Sure!  Once you’re sure your regularly deposited funds are going to the right accounts and being invested as expected, put a day on your calendar for each December to look at any taxable gains incurred and if significant enough, consider offsetting them with losses.  If you’re just starting, and can afford the additional tax, stay hands off unless truly dire.  If you drift more than 3-5% off your expected allocation ratios, then also re-balance at the same time,  just remembering sales with gains in taxable accounts add to your yearly gains, so you may need to additionally offset.  Don’t worry about ‘perfect’ on the allocation, especially if also re-balancing, but ‘good enough’ and then go hands off for another 6-12 months and live life.

One last thing

There are a few different ways to look at (for both setting and rebalancing, but they should be done the same way) your overall asset allocation.  You don’t necessarilly need to match your allocation ratio in each and every account, meaning - you don’t need to hold your bond allocation in your taxable account, and in most cases, it’s better served in a tax-advantaged one.  If you have cash or CDs sitting in a bank account outside of a brokerage account, beyond your savings and normal expenses allotment, that would count towards your cash/short term/bond allocation.   

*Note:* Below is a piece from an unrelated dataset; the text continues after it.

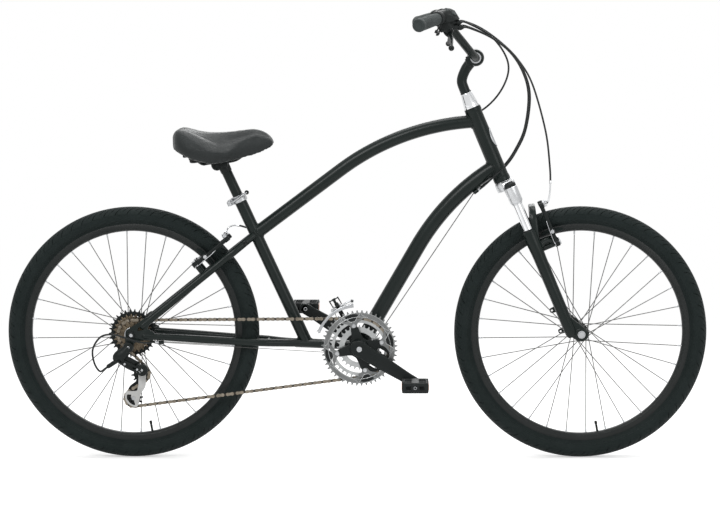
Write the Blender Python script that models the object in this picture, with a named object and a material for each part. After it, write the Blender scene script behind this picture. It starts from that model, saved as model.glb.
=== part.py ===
"""A comfort bike with a curved frame, a swan-neck stem, a short suspension fork and 3 x 7 gears.

It stands on the floor at z = 0 and faces +X. The chain side is -Y, and x = 0 is midway between the axles.
Every size is in metres. The frame is drawn from the two axles, the bottom bracket and two angles.
"""

import math

import bmesh
import bpy
from mathutils import Matrix, Vector

# Clearances
GAP = 0.0003
PAD_GAP = 0.0021
TYRE_GAP = 0.006

# Wheels
WHEELBASE = 1.174
BEAD_SEAT_RADIUS = 0.2795
TYRE_HEIGHT = 0.0515
TYRE_WIDTH = 0.052
TREAD_FLAT = 0.0135
RIM_ABOVE_BEAD_SEAT = 0.0071
RIM_BELOW_BEAD_SEAT = 0.0129
RIM_WIDTH = 0.025
RIM_WALL = 0.0020
RIM_CHAMFER = 0.0055
WHEEL_SIDES = 32
SPOKE_COUNT = 32
SPOKE_RADIUS = 0.0009
SPOKE_OFFSET = 0.0010
SPOKE_PHASE = math.radians(3.5)
CROSSING_ANGLE = math.radians(67.5)
FRONT_FLANGE_RADIUS = 0.0215
FRONT_FLANGE_Y = 0.034
FRONT_HUB_END = 0.0465
REAR_FLANGE_RADIUS = 0.0225
REAR_LEFT_FLANGE_Y = 0.036
REAR_RIGHT_FLANGE_Y = 0.0215
REAR_HUB_END = 0.0605
FREEHUB_RADIUS = 0.0190
FLANGE_THICKNESS = 0.004
HUB_WAIST_RADIUS = 0.0135
HUB_SIDES = 8
AXLE_RADIUS = 0.005
CONE_RADIUS = 0.008
AXLE_NUT_RADIUS = 0.0095
AXLE_NUT_LENGTH = 0.008

# Frame
HEAD_ANGLE = math.radians(67.3)
HEAD_TUBE_LENGTH = 0.207
HEAD_TUBE_RADIUS = 0.021
HEAD_RING_RADIUS = 0.0222
HEAD_RING_LENGTH = 0.012
HEAD_BORE_RADIUS = 0.0175
BEARING_HEIGHT = 0.011
CHAINSTAY_LENGTH = 0.595
BRACKET_DROP = 0.036
SHELL_RADIUS = 0.0205
SHELL_BORE_RADIUS = 0.0172
SHELL_HALF_WIDTH = 0.034
SEAT_ANGLE = math.radians(65.2)
SEAT_FOOT_BACK = 0.139
SEAT_TUBE_LENGTH = 0.425
SEAT_TUBE_RADIUS = 0.0159
SEAT_BORE_DEPTH = 0.21
TOP_TUBE_RADIUS = 0.0172
TOP_TUBE_JOIN = 0.3185
TOP_TUBE_LEAVES = math.radians(9.94)
TOP_TUBE_ARRIVES = math.radians(22.86)
TOP_TUBE_STRAIGHT = 0.0195
TOP_TUBE_BELOW_HEAD = 0.038
DOWN_TUBE_RADIUS = 0.0205
DOWN_TUBE_LEAVES = math.radians(6.91)
DOWN_TUBE_ARRIVES = math.radians(19.89)
DOWN_TUBE_STRAIGHT = 0.0154
DOWN_TUBE_ABOVE_HEAD = 0.0422
BOTTOM_TUBE_HEIGHT = 0.0245
BOTTOM_TUBE_WIDTH = 0.038
BOTTOM_TUBE_RISE = 0.008
YOKE_BACK = 0.030
STAY_RADIUS = 0.0100
STAY_POINTS = 7
AXLE_SPACING = 0.135
DROPOUT_THICKNESS = 0.006
HANGER_BACK = 0.007
HANGER_DROP = 0.031
HANGER_BOLT_RADIUS = 0.005
RACK_BOSS_RADIUS = 0.0055
CABLE_STOP_RADIUS = 0.0048
CABLE_STOP_LENGTH = 0.014

# Fork
FORK_LENGTH = 0.4463
FORK_RAKE = 0.0353
FORK_TRAVEL = 0.050
STEERER_RADIUS = 0.0143
STEERER_BORE = 0.0118
LEG_Y = 0.055
LEG_FRONT = 0.0122
STANCHION_RADIUS = 0.0125
STANCHION_INSIDE = 0.087
SLEEVE_RADIUS = 0.0170
SLEEVE_TOP = 0.020
SLEEVE_END = 0.062
LOWERS_HEIGHT = 0.3013
ARCH_HEIGHT = 0.3603
ARCH_FOOT_HEIGHT = 0.2843
ARCH_AHEAD = 0.046
LEG_RADII = (0.0182, 0.0165, 0.0158)
LEG_FOOT_HEIGHT = 0.0213
FRONT_AXLE_SPACING = 0.100
FRONT_DROPOUT_THICKNESS = 0.012
FRONT_NUT_RADIUS = 0.0100
DISC_TAB_HEIGHTS = (0.0743, 0.0143)

# Brakes
BRAKE_POST_Y = 0.040
BRAKE_POST_RADIUS = 0.004
BRAKE_ARM_LENGTH = 0.109
BRAKE_ARM_DEPTH = 0.014
BRAKE_BELOW_BEAD_SEAT = 0.0350
BRAKE_AHEAD = 0.026
PAD_UP = 0.0325
PAD_LENGTH = 0.058
PAD_HEIGHT = 0.0095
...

Personally, I’ve got a rolling CD ladder and a second account.  I consider the CD ladder to be savings/emergency fund so don’t include it in my investment asset allocations but I do include the other account for overall asset allocation considerations.  You may realize you’ve got cash sitting around that could not only be used for the ‘new money’ for rebalancing, or at the very least to make sure you get it into a higher yield option versus sitting in checking.  Just be consistent and don’t try to ‘game the system’ as you’re really only gaming yourself.